*TASK REQUIREMENTS*. The listing below contains a span that opens with the line containing "const group = new THREE.Group();" and closes with the line containing "before = set(bpy.data.objects)". Return that span exactly.

┄┄┄┄┄┄┄┄┄┄

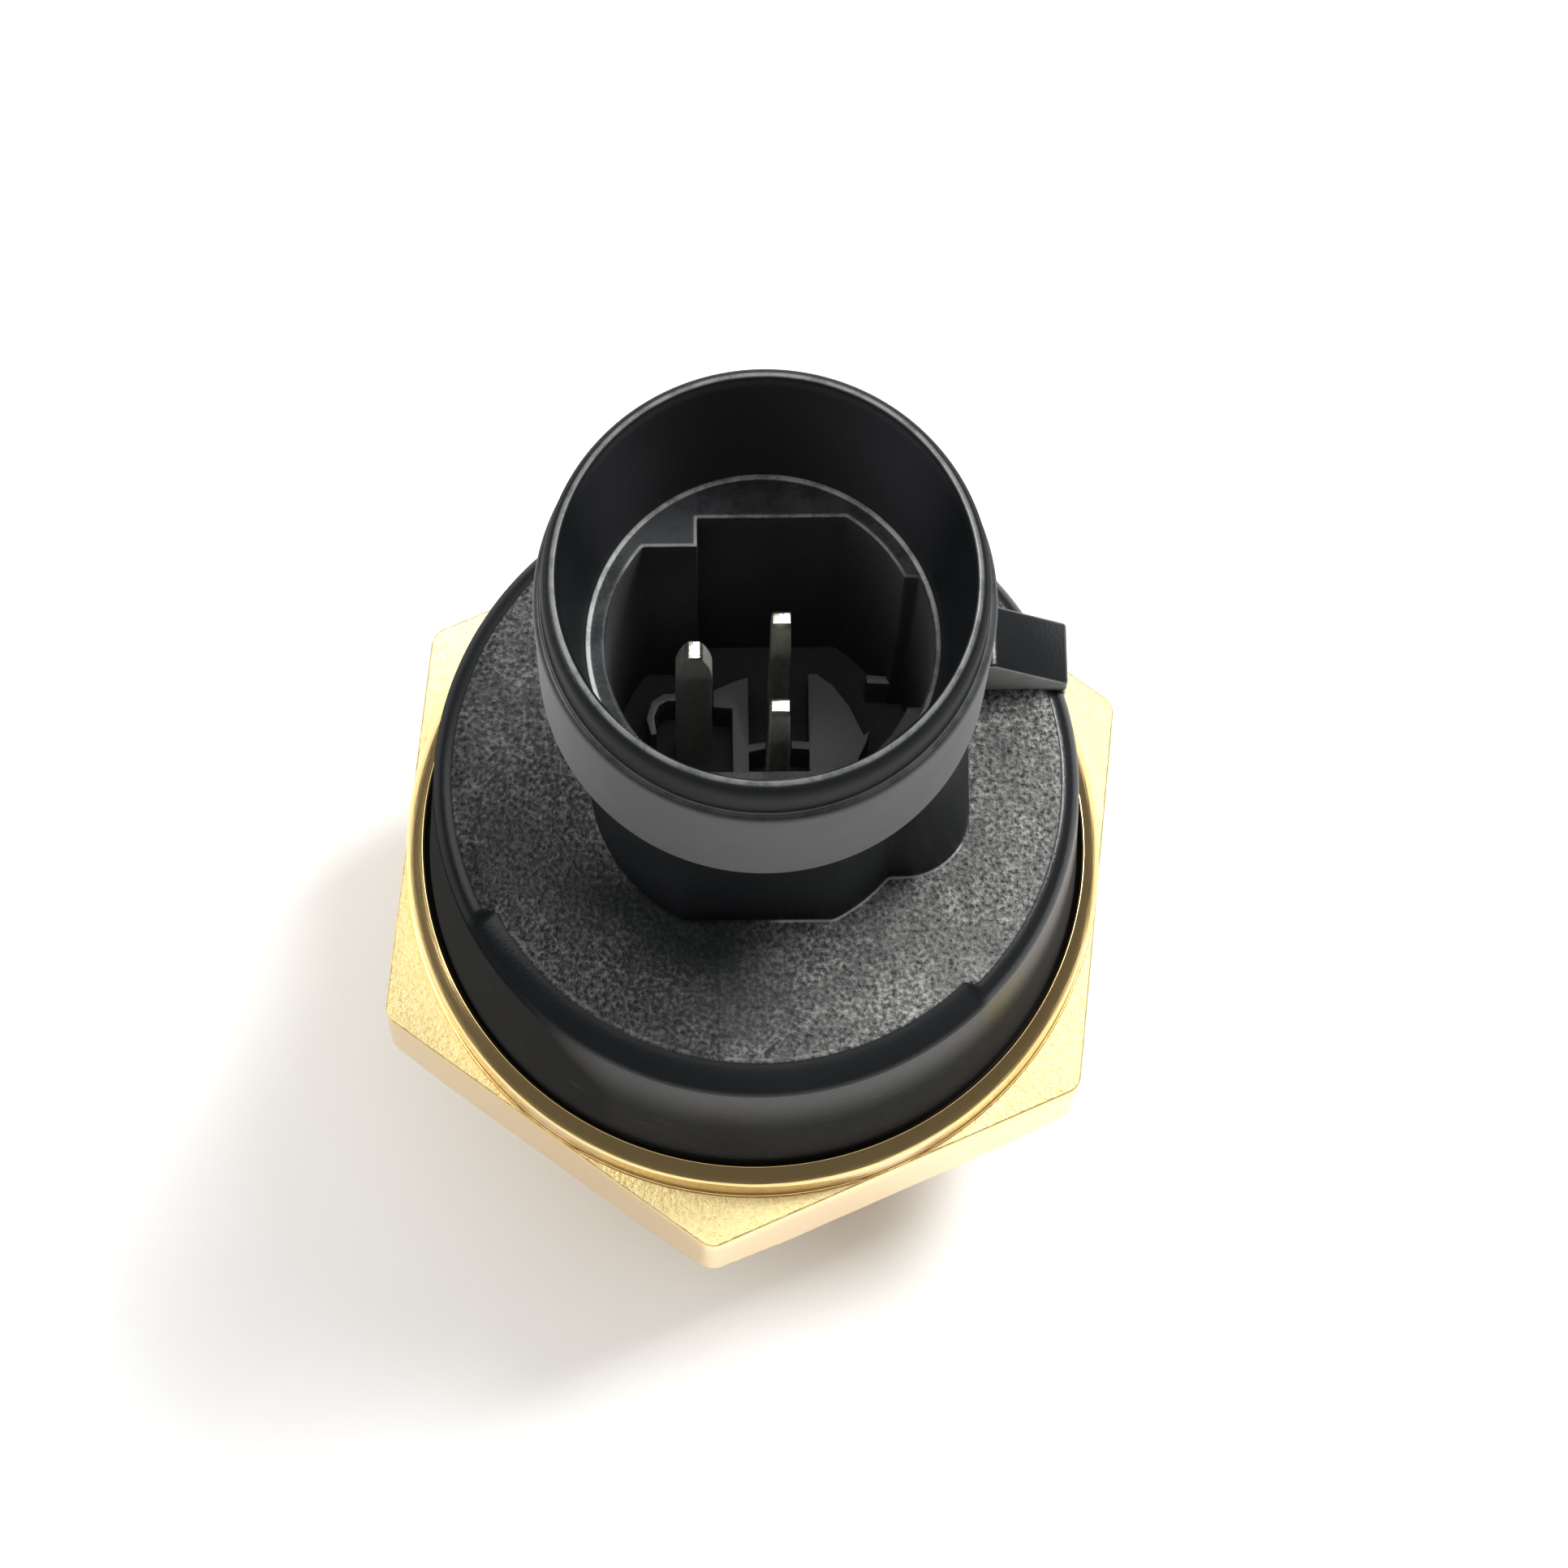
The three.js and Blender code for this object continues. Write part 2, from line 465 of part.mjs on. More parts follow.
const group = new THREE.Group();
group.name = 'pressure_switch';
group.add(
  makePortBody(), makePortSealRing(), makeInletSnubber(),
  makeDiaphragmSeal(), makeDiaphragm(), makeGuidePlate(), makePiston(),
  makeSnapDisc(), makeDiscRetainer(), makePushPin(),
  makeContactBase(), makeArmRivet(), makeContactArm(), makeMovingContact(),
  makeClosedContact(), makeOpenContact(),
  makeCommonTerminal(), makeOpenTerminal(), makeClosedTerminal(), makeTerminalSealant(),
  makeHousingSeal(), makeConnectorHousing(),
);

export default group;
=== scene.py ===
import math

import bmesh
import bpy
import numpy as np
from mathutils import Matrix, Vector


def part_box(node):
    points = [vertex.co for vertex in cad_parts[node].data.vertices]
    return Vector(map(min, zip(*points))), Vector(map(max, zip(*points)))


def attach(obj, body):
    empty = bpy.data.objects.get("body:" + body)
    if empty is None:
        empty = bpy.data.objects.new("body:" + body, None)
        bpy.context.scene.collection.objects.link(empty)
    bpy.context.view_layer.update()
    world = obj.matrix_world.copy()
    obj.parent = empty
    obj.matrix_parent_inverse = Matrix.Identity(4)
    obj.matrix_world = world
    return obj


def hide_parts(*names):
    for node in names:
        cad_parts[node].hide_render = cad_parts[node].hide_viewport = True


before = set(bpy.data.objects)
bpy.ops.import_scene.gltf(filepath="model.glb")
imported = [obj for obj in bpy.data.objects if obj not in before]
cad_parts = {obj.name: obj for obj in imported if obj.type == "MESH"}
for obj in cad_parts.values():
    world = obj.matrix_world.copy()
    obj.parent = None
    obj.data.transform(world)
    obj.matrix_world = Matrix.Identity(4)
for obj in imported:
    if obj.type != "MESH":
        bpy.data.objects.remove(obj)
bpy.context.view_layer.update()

mm = 0.001
fullTurn = 2 * math.pi
scene = bpy.context.scene
scene.view_settings.view_transform = "Standard"
scene.view_settings.look = "None"


def lowest(node):
    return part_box(node)[0].z / mm  # every length below is in millimetres


def highest(node):
    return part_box(node)[1].z / mm


def middle(node):
    return (lowest(node) + highest(node)) / 2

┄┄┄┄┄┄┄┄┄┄

*COMPLETED TASK*.
const group = new THREE.Group();
group.name = 'pressure_switch';
group.add(
  makePortBody(), makePortSealRing(), makeInletSnubber(),
  makeDiaphragmSeal(), makeDiaphragm(), makeGuidePlate(), makePiston(),
  makeSnapDisc(), makeDiscRetainer(), makePushPin(),
  makeContactBase(), makeArmRivet(), makeContactArm(), makeMovingContact(),
  makeClosedContact(), makeOpenContact(),
  makeCommonTerminal(), makeOpenTerminal(), makeClosedTerminal(), makeTerminalSealant(),
  makeHousingSeal(), makeConnectorHousing(),
);

export default group;
=== scene.py ===
import math

import bmesh
import bpy
import numpy as np
from mathutils import Matrix, Vector


def part_box(node):
    points = [vertex.co for vertex in cad_parts[node].data.vertices]
    return Vector(map(min, zip(*points))), Vector(map(max, zip(*points)))


def attach(obj, body):
    empty = bpy.data.objects.get("body:" + body)
    if empty is None:
        empty = bpy.data.objects.new("body:" + body, None)
        bpy.context.scene.collection.objects.link(empty)
    bpy.context.view_layer.update()
    world = obj.matrix_world.copy()
    obj.parent = empty
    obj.matrix_parent_inverse = Matrix.Identity(4)
    obj.matrix_world = world
    return obj


def hide_parts(*names):
    for node in names:
        cad_parts[node].hide_render = cad_parts[node].hide_viewport = True


before = set(bpy.data.objects)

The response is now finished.